## BEGIN RECORDS TO USE
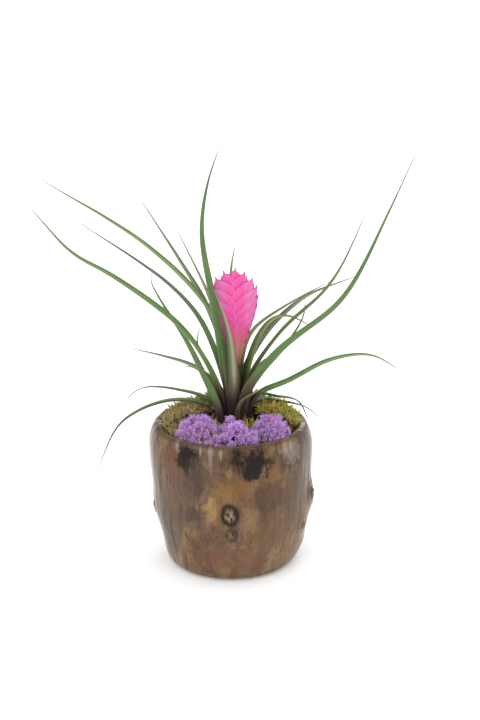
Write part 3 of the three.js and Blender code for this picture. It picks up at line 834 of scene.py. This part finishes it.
random.seed(5)
for rank, rank_side, count, first in BRACT_RANKS:
    for index in range(count):
        bract = model_bract(f"pink_bract_{rank}_{index + 1:02d}", rank_side, index, first)
        if not shell_faces_outwards(bract, rank_side):
            bract.data.flip_normals()
        flesh = bract.modifiers.new("flesh", "SOLIDIFY")
        flesh.thickness = FLESH
        flesh.offset = -1
        bpy.ops.object.modifier_apply(modifier=flesh.name)
        smooth_by_subdivision(bract, 1)
        finish_piece(bract, wax, "bract", f"bract_{rank}_{index + 1:02d}")

# ---------------------------------------------------------------------------------------------
# Sheet moss: mats of dried feather moss tucked round the plant by hand. Each sprig is a curved
# stem with short leafy branches.

random.seed(11)


def copies_joined(name, templates, places):
    """One piece from many copies: each place holds (template number, matrix, shade)."""
    bpy.ops.object.select_all(action="DESELECT")
    for number, matrix, shade in places:
        copy = templates[number].copy()
        copy.data = templates[number].data.copy()
        copy.data.transform(matrix)
        store(copy, "shade", [shade] * len(copy.data.vertices))
        scene.collection.objects.link(copy)
        copy.select_set(True)
    bpy.context.view_layer.objects.active = copy
    bpy.ops.object.join()
    piece = bpy.context.object
    piece.name = name
    return piece


def add_twig(start, end, thick, thin):
    """A three-sided tapering twig from one point to another."""
    run = Vector(end) - Vector(start)
    bpy.ops.mesh.primitive_cone_add(
        vertices=3, radius1=thick, radius2=thin, depth=run.length,
        location=Vector(start) + run / 2, rotation=run.to_track_quat("Z", "Y").to_euler())
    return bpy.context.object


def join_template(name, twigs, reach):
    """Joins twigs into one template at the origin, and marks how near each vertex is to a tip."""
    bpy.ops.object.select_all(action="DESELECT")
    for twig in twigs:
        twig.select_set(True)
    bpy.context.view_layer.objects.active = twigs[0]
    bpy.ops.object.transform_apply(location=True, rotation=True, scale=True)
    bpy.ops.object.join()
    template = bpy.context.object
    template.name = name
    store(template, "tipward", [min(1, v.co.length / reach) for v in template.data.vertices])
    return template


def model_moss_sprig(name, length, curl):
    """A curved stem with two rows of short slanting leaflets."""
    twigs = []
    joints = [Vector((curl * (t / 5) ** 2, 0.2 * curl * math.sin(t), length * t / 5)) for t in range(6)]
    for t in range(5):
        twigs.append(add_twig(joints[t], joints[t + 1], (0.42 - 0.06 * t) * MM, (0.36 - 0.06 * t) * MM))
        for side in (-1, 1):
            turn = random.uniform(0, math.pi)
            reach = (2.4 - 0.3 * t) * MM
            leaf_end = joints[t + 1] + reach * Vector((math.cos(turn) * side, math.sin(turn) * side, 0.75))
            twigs.append(add_twig(joints[t], leaf_end, 0.4 * MM, 0.08 * MM))
    return join_template(name, twigs, length)


moss_sprigs = [
    model_moss_sprig("moss_sprig_upright", 6.5 * MM, 2.5 * MM),
    model_moss_sprig("moss_sprig_bent", 8 * MM, 6 * MM),
    model_moss_sprig("moss_sprig_short", 4.5 * MM, 1.5 * MM),
]


def moss_paint(name, colours):
    """Dry moss: each sprig has its own shade, paler towards its tip."""
    paint, surface = new_paint(name, Roughness=0.9, Sheen_Weight=0.15)
    stops = [(i / (len(colours) - 1), colour) for i, colour in enumerate(colours)]
    colour = ramp(paint, stored(paint, "shade"), *stops)
    colour = tint(paint, colour, srgb(66, 56, 30), limits(paint, stored(paint, "tipward"), 0.5, 0.05))
    colour = tint(paint, colour, srgb(120, 100, 60), noise_of(paint, place_on_piece(paint), 900, 2), 0.3)
    link(paint, colour, surface, "Base Color")
    return paint


brown_moss = moss_paint("brown_moss", (
    srgb(140, 112, 74), srgb(194, 164, 118), srgb(160, 158, 90), srgb(230, 206, 160),
    srgb(176, 174, 106), srgb(218, 160, 104)))
green_moss = moss_paint("green_moss", (
    srgb(122, 124, 44), srgb(156, 160, 56), srgb(196, 196, 74), srgb(216, 208, 100),
    srgb(176, 152, 88), srgb(214, 154, 106)))


def turf_places(triangles, points, count, lean, deepest, highest):
    """Places for sprigs, spread evenly over triangles, from deepest to highest above them."""
    areas = [t.area for t in triangles]
    places = []
    for triangle in random.choices(triangles, weights=areas, k=count):
        a, b, c = (points[i].co for i in triangle.vertices)
        u, v = sorted((random.random(), random.random()))
        ground = a * u + b * (v - u) + c * (1 - v) + Vector((0, 0, random.uniform(deepest, highest)))
        up = (triangle.normal + lean * Vector((random.gauss(0, 1), random.gauss(0, 1), 0.1))).normalized()
        upright = up.to_track_quat("Z", "Y").to_matrix().to_4x4()
        turn = upright @ Matrix.Rotation(random.uniform(0, 6.28), 4, "Z")
        size = Matrix.Scale(random.uniform(0.6, 1.1), 4)
        places.append((random.randrange(3), Matrix.Translation(ground) @ turn @ size, random.random()))
    return places


def mat_places(node, count, lean):
    """Places for sprigs over the top of a CAD mat."""
    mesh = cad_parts[node].data
    mesh.calc_loop_triangles()
    tops = [t for t in mesh.loop_triangles if t.normal.z > 0.25]
    return turf_places(tops, mesh.vertices, count, lean, -1.8 * MM, -0.8 * MM)


def loose_places(count, from_degrees, to_degrees, inner, outer, highest=0.4 * MM):
    """Places for the loose moss that is tucked in over the mix, between two directions."""
    mesh = bark_mix.data
    mesh.calc_loop_triangles()
    tops = []
    for t in mesh.loop_triangles:
        off = t.center - CROWN_AXIS
        direction = math.degrees(math.atan2(off.y, off.x)) % 360
        direction += 360 if direction + 360 <= to_degrees else 0
        radius = math.hypot(off.x, off.y)
        if t.normal.z > 0.3 and from_degrees <= direction <= to_degrees and inner < radius < outer:
            tops.append(t)
    return turf_places(tops, mesh.vertices, count, 1.1, -0.8 * MM, highest)


MAT_SPRIGS = 640
LOOSE_SPRIGS = 300
turf = copies_joined(
    "moss_turf_left", moss_sprigs,
    mat_places("moss_mat_left", MAT_SPRIGS, 0.9) + loose_places(LOOSE_SPRIGS, 184, 262, 18 * MM, 46 * MM)
    + loose_places(700, 140, 250, 40 * MM, 64 * MM, 8 * MM))
finish_piece(turf, brown_moss, "brown_moss", "moss_mat_left")
turf = copies_joined(
    "moss_turf_back", moss_sprigs,
    mat_places("moss_mat_back", MAT_SPRIGS, 0.8) + loose_places(LOOSE_SPRIGS, 44, 150, 20 * MM, 64 * MM))
finish_piece(turf, green_moss, "green_moss", "moss_mat_back")
turf = copies_joined(
    "moss_turf_right", moss_sprigs,
    mat_places("moss_mat_right", MAT_SPRIGS, 0.8) + loose_places(LOOSE_SPRIGS, 276, 350, 17 * MM, 42 * MM)
    + loose_places(380, 300, 404, 38 * MM, 64 * MM, 4 * MM))
finish_piece(turf, green_moss, "green_moss", "moss_mat_right")

# ---------------------------------------------------------------------------------------------
# Reindeer lichen: springy clumps of finely forked twigs, dyed purple and pressed into the mix
# along the front.


def scatter():
    """A random step, as likely one way as another."""
    return Vector((random.gauss(0, 1), random.gauss(0, 1), random.gauss(0, 1)))


def fork(twigs, start, heading, length, levels):
    """Adds a twig and the smaller ones that fork from its end."""
    end = start + heading * length
    twigs.append(add_twig(start, end, (0.16 + 0.05 * levels) * MM, (0.13 + 0.05 * levels) * MM))
    if levels == 0:
        return
    for _ in range(2):
        fork(twigs, end, (heading + 0.55 * scatter()).normalized(), length * 0.8, levels - 1)


def model_lichen_twiglet(name):
    """A tuft of twigs that forks three times."""
    twigs = []
    fork(twigs, Vector(), Vector((0, 0, 1)), 2.6 * MM, 3)
    return join_template(name, twigs, 7 * MM)


lichen_twiglets = [model_lichen_twiglet(f"lichen_twiglet_{n}") for n in range(4)]

dyed, dyed_surface = new_paint("dyed_lichen", Roughness=0.85, Sheen_Weight=0.2)
# Painted shade and highlight: darker at each twiglet's foot, deep in the clump, and paler towards its tips;
# the purple itself is the dye.
dye_and_painted_light = ramp(
    dyed, stored(dyed, "tipward"),
    (0.1, srgb(134, 86, 162)), (0.5, srgb(180, 128, 204)), (0.9, srgb(216, 176, 232)))
dye_and_painted_light = tint(dyed, dye_and_painted_light, srgb(204, 142, 214), stored(dyed, "shade"), 0.35)
link(dyed, dye_and_painted_light, dyed_surface, "Base Color")

GOLDEN_TURN = math.pi * (3 - math.sqrt(5))  # spreads lobes evenly over a clump
FULL_LOBE = 8 * MM  # a lobe of this radius holds twiglets at their full size
TWIGLETS_EACH = 26  # in a lobe


def lichen_places(node, lobes, lobe_radius, low_lobes):
    """Places for twiglets: they radiate from lobes that crowd over the clump, and from low ones, in mm."""
    low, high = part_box(node)
    middle = (low + high) / 2
    half = (high - low) / 2
    centres = []
    for lobe in range(lobes):
        lift = 0.95 - 1.15 * lobe / lobes
        turn = lobe * GOLDEN_TURN
        level = math.sqrt(1 - lift * lift)
        towards = Vector((math.cos(turn) * level, math.sin(turn) * level, lift))
        reach = random.uniform(0.82, 1.12)
        centre = middle + Vector([towards[i] * (half[i] * reach - 0.6 * lobe_radius) for i in range(3)])
        centres.append((centre, towards))
    centres += [(Vector(place) * MM, Vector((0, 0, 1))) for place in low_lobes]
    places = []
    for centre, towards in centres:
        shade = random.random()
        lobe_size = lobe_radius * random.uniform(0.75, 1.25) / FULL_LOBE
        for _ in range(TWIGLETS_EACH):
            heading = scatter().normalized() + towards * 0.8
            turned = heading.to_track_quat("Z", "Y").to_matrix().to_4x4()
            size = Matrix.Scale(lobe_size * random.uniform(0.75, 1.2), 4)
            places.append((random.randrange(4), Matrix.Translation(centre) @ turned @ size, shade))
    return places


LOW_LEFT = ((-42, -25, 112), (-37, -36, 112), (-28, -44, 112), (-18, -46, 114), (-13, -41, 116))
LOW_MIDDLE = ((-10, -49, 113), (0, -51, 113), (12, -40, 117))
LOW_RIGHT = ((44, -27, 112), (38, -37, 112), (28, -44, 112), (18, -38, 116))
for node, lobes, lobe_radius, low_lobes in (
    ("lichen_left", 22, 6.5 * MM, LOW_LEFT),
    ("lichen_middle", 19, 6.5 * MM, LOW_MIDDLE),
    ("lichen_right", 21, 6.5 * MM, LOW_RIGHT),
    ("lichen_small", 6, 4.2 * MM, ()),
):
    places = lichen_places(node, lobes, lobe_radius, low_lobes)
    clump = copies_joined(node.replace("lichen", "lichen_clump"), lichen_twiglets, places)
    finish_piece(clump, dyed, "purple_lichen", node)

# Only the copies of the sprigs and twiglets belong to the object.
for template in moss_sprigs + lichen_twiglets:
    bpy.data.objects.remove(template)
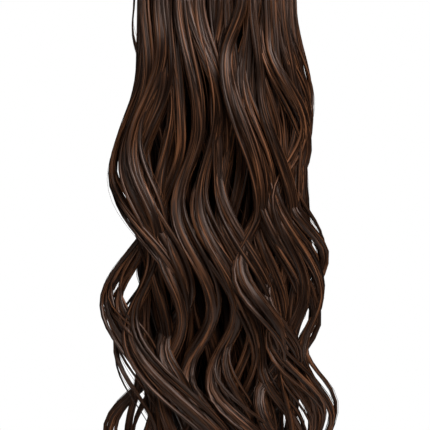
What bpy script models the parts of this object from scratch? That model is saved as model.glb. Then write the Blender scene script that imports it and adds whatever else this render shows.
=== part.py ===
"""Ponytail hairpiece: long, loosely waved locks of false hair in three wefts, sewn to an oval base.

Metres, +Z up. The origin is on the back of the comb's spine, where the piece pins on to the head. The
wearer's head is at +Y, the hair falls in front at -Y, and +X is to the right of someone who looks at it.

Sizes are in millimetres and become metres in the mesh functions. A height is given as a drop: the distance
down from the origin. Each lock is one row of a table. The row holds the places where the lock's wave turns
back, as (drop, across) pairs, and the lock swings from one turn to the next as half a cosine wave.
"""

import math
from collections import namedtuple

import bmesh
import bpy
import numpy as np

MM = 0.001
GAP = 0.3  # running clearance between pieces that touch

# The oval base that the wefts are sewn to, and the comb behind it
COMB_WIDTH = 58.0
SPINE_HEIGHT = 7.0
SPINE_DEPTH = 2.4
TOOTH_DEPTH = 1.4
TOOTH_LENGTH = 30.0
TOOTH_WIDTH = 1.7
TOOTH_COUNT = 15
TOOTH_TIP_STEPS = 3
SPINE_INSET = 0.5  # the spine's thick rib stops this far inside the plate's outline
BASE_HALF_WIDTH = 46.0
BASE_HALF_HEIGHT = 33.0
BASE_DEPTH = 3.0
BASE_SIDES = 32
BASE_BACK_Y = -SPINE_DEPTH - GAP
BASE_FRONT_Y = BASE_BACK_Y - BASE_DEPTH
WEFT_Y = BASE_FRONT_Y - GAP  # where the sewn heads of the wefts begin

# The envelope of the hanging hair, seen from above: a flattened oval that the wefts line. Each weft keeps to
# its own side of MIDDLE_Y by SIDE_ROOM, and bulges away from it towards the middle of the hair.
FALL_DROP = 50.0  # the locks hang free of the base from here down
MIDDLE_Y = -24.0
SIDE_ROOM = 5.5
FRONT_BULGE = 26.0
BACK_BULGE = 20.0
HALF_WIDTHS = ((-40.0, 58.0), (50.0, 67.0), (150.0, 80.0), (290.0, 89.0), (420.0, 95.0), (530.0, 90.0))
WIDEST_SHARE = 0.98  # a lock beyond this share of the half width keeps the depth found there
SIDE_LEAN = 0.7  # how far a lock's outward face turns to the side at the edge of the hair

# A wave is a flattened helix: a lock stands forward where it swings to +X on its way down, and back on its
# return
SIDE_HELIX = 2.0
FRONT_HELIX = 10.0
BACK_HELIX = 6.0
MIDDLE_HELIX = 4.0

# In a table of locks, across is the lock's place at FALL_DROP, lift is how far it stands out over its
# neighbours, tip is its end, and turns are the places where its wave turns back
Lock = namedtuple("Lock", "name width thick lift across tip turns")
FRONT_LOCKS = (
    Lock("left_outer", 7, 5, 2, -60, (500, -66),
         ((92, -60), (188, -82), (243, -58), (293, -78), (340, -60), (400, -70), (450, -56))),
    Lock("left_sweep", 14, 7, 6, -56, (522, 10),
         ((102, -54), (174, -74), (250, -48), (312, -66), (425, 14), (475, 2))),
    Lock("left_inner", 15, 7, 4, -42, (490, -30),
         ((110, -39), (187, -61), (288, -23), (329, -42), (376, -22), (430, -38))),
    Lock("left_curl", 10, 6, 1, -48, (495, -54),
         ((130, -33), (212, -46), (290, -87), (370, -48), (430, -62))),
    Lock("left_curl_inner", 5, 4, 0, -38, (470, -58),
         ((120, -36), (212, -42), (291, -77), (345, -46), (400, -66))),
    Lock("left_low", 9, 6, 0, -33, (505, -72),
         ((160, -27), (245, -50), (325, -36), (397, -85), (455, -66))),
    Lock("middle_left", 14, 7, 3, -28, (510, 6),
         ((150, -13), (217, -30), (297, -2), (354, -24), (415, 14), (465, 0))),
    Lock("middle", 13, 7, 4, -13, (520, 44),
         ((137, 3), (213, -12), (298, 18), (354, -2), (418, 48), (468, 36))),
    Lock("centre_deep", 11, 6, -1, -2, (490, 20),
         ((160, 12), (235, 4), (310, 30), (370, 14), (430, 26))),
    Lock("centre_under", 11, 6, 1, 6, (510, 36),
         ((95, 1), (190, 3), (305, 48), (347, 36), (400, 46), (455, 28))),
    Lock("centre_right", 12, 7, 10, 21, (516, 56),
         ((100, 8), (210, 36), (260, 19), (327, 54), (368, 34), (430, 62), (480, 50))),
    Lock("right_fall", 12, 7, 3, 28, (505, 78),
         ((120, 24), (203, 36), (294, 70), (326, 56), (385, 80), (440, 66))),
    Lock("right_long", 8, 6, 4, 33, (500, 82),
         ((110, 21), (200, 46), (286, 85), (336, 70), (380, 93), (440, 74))),
    Lock("right_middle", 9, 6, 5, 40, (480, 66),
         ((78, 37), (168, 73), (212, 60), (258, 86), (322, 54), (372, 63), (420, 54))),
    Lock("right_low", 8, 6, 0, 44, (500, 60),
         ((110, 42), (165, 52), (228, 33), (302, 55), (345, 44), (403, 69), (455, 54))),
    Lock("right_side", 12, 6, 2, 52, (475, 56),
         ((66, 52), (158, 71), (200, 69), (236, 71), (312, 60), (360, 64), (410, 56))),
    Lock("right_outer", 10, 6, 0, 63, (465, 70),
         ((138, 77), (190, 64), (238, 63), (302, 80), (342, 60), (388, 86))),
)

# The hidden wefts repeat one wave across the width. Each row gives the number of locks, their size, how far
# the row reaches each way, the wave's first turn, its half length, how that shrinks, its swing, and the ends.
Row = namedtuple("Row", "count width thick reach first_turn half_wave shrink swing shortest longest")
MIDDLE_ROW = Row(5, 27, 24, 45, 130, 88, 0.95, 6, 440, 490)
BACK_ROW = Row(8, 24, 8, 50, 120, 88, 0.95, 8, 455, 515)
GOLDEN_SHARE = 0.618034  # steps of this share give each lock a lag and a length unlike its neighbours'
LAG_SHARE = 0.5  # the longest lag, as a share of the half wave
LAST_WAVE_SHARE = 0.4  # a wave turns once more only where this share of it is left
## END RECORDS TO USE
■ **WHAT THE TASK REQUIRES**
Set down the lines above as they stand, starting with the first line and ending with the line that contains "return bpy.context.object".

■ **SOLVED EXERCISE**
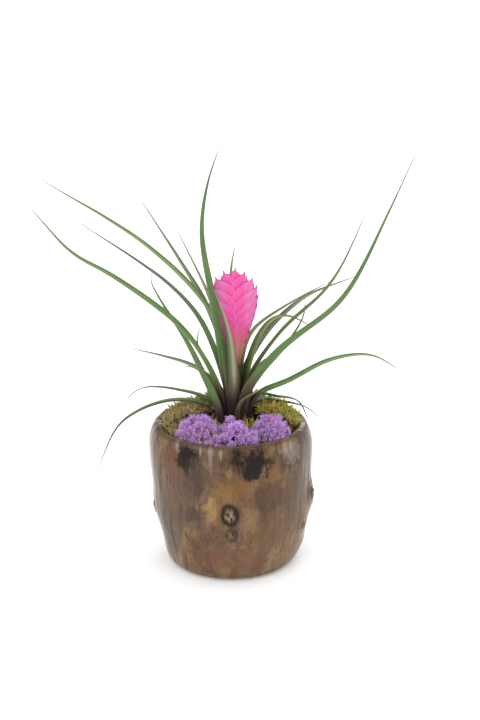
Write part 3 of the three.js and Blender code for this picture. It picks up at line 834 of scene.py. This part finishes it.
random.seed(5)
for rank, rank_side, count, first in BRACT_RANKS:
    for index in range(count):
        bract = model_bract(f"pink_bract_{rank}_{index + 1:02d}", rank_side, index, first)
        if not shell_faces_outwards(bract, rank_side):
            bract.data.flip_normals()
        flesh = bract.modifiers.new("flesh", "SOLIDIFY")
        flesh.thickness = FLESH
        flesh.offset = -1
        bpy.ops.object.modifier_apply(modifier=flesh.name)
        smooth_by_subdivision(bract, 1)
        finish_piece(bract, wax, "bract", f"bract_{rank}_{index + 1:02d}")

# ---------------------------------------------------------------------------------------------
# Sheet moss: mats of dried feather moss tucked round the plant by hand. Each sprig is a curved
# stem with short leafy branches.

random.seed(11)


def copies_joined(name, templates, places):
    """One piece from many copies: each place holds (template number, matrix, shade)."""
    bpy.ops.object.select_all(action="DESELECT")
    for number, matrix, shade in places:
        copy = templates[number].copy()
        copy.data = templates[number].data.copy()
        copy.data.transform(matrix)
        store(copy, "shade", [shade] * len(copy.data.vertices))
        scene.collection.objects.link(copy)
        copy.select_set(True)
    bpy.context.view_layer.objects.active = copy
    bpy.ops.object.join()
    piece = bpy.context.object
    piece.name = name
    return piece


def add_twig(start, end, thick, thin):
    """A three-sided tapering twig from one point to another."""
    run = Vector(end) - Vector(start)
    bpy.ops.mesh.primitive_cone_add(
        vertices=3, radius1=thick, radius2=thin, depth=run.length,
        location=Vector(start) + run / 2, rotation=run.to_track_quat("Z", "Y").to_euler())
    return bpy.context.object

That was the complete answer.